The actual loading process is completely computer-controlled and monitored with hands-on visual quality control and sampling (200 rounds fired for performance standard from each lot) as a supplement. A key element of final testing is the uniformity of pull-out force (bullet from case), which is critical to overall consistency in point of impact. Incidentally, the only observable difference between the loading process for the Eley .22 LR TenEx and the new Eley .17 Mach2 ammunition is that the use of Hornady V-Max bullets in the .17M2 obviates all the special care taken with TenEx bullets.
Worth The Effort
Remember, the goal of the TenEx improvement project was to increase the percentage of reference groups (less than 15mm diameter at 50 meters) from 8 to 10 percent to 30 percent. Current Eley TenEx Ultimate EPS ammo averages 50 percent.
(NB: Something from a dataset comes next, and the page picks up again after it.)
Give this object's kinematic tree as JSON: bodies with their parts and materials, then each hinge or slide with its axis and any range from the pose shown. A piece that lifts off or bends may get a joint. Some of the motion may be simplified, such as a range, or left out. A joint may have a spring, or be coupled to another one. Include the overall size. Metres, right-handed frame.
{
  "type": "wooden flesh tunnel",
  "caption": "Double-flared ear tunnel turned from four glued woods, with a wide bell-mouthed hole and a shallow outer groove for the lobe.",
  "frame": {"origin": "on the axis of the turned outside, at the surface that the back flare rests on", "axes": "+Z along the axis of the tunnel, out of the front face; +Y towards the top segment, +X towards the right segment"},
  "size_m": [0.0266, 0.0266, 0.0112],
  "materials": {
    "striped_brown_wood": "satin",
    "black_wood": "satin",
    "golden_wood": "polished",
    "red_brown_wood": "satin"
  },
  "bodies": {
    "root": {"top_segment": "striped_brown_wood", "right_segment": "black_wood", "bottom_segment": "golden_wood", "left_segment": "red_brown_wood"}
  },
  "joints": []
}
I had the opportunity to shoot both the new-generation TenEx and the new .17M2 ammunition through a variety of rifles--from match-grade Anschutzs to hunting-grade Rugers, including the unique new multicaliber Sako Quad (see sidebar). There's not much to report. As you can see from the targets, both loads will essentially shoot one hole from a premium-grade rifle at 50 meters. Would Olympic-quality Eley TenEx .22 ammo be of any worth to you? Everybody knows different kinds of ammunition shoot differently in different guns, and I would never claim that TenEx shoots one-hole groups in every gun you might try it in.
But I will say that in every gun I have ever fired TenEx in--pistol, revolver, or rifle--it has shot better groups in those guns than any other brand or type of ammo. I think it's a great small-game hunting load (50-yard squirrel head shots from my scoped S&W Model 41 .22 autoloader). And you don't have to be an Olympian to benefit from Eley quality.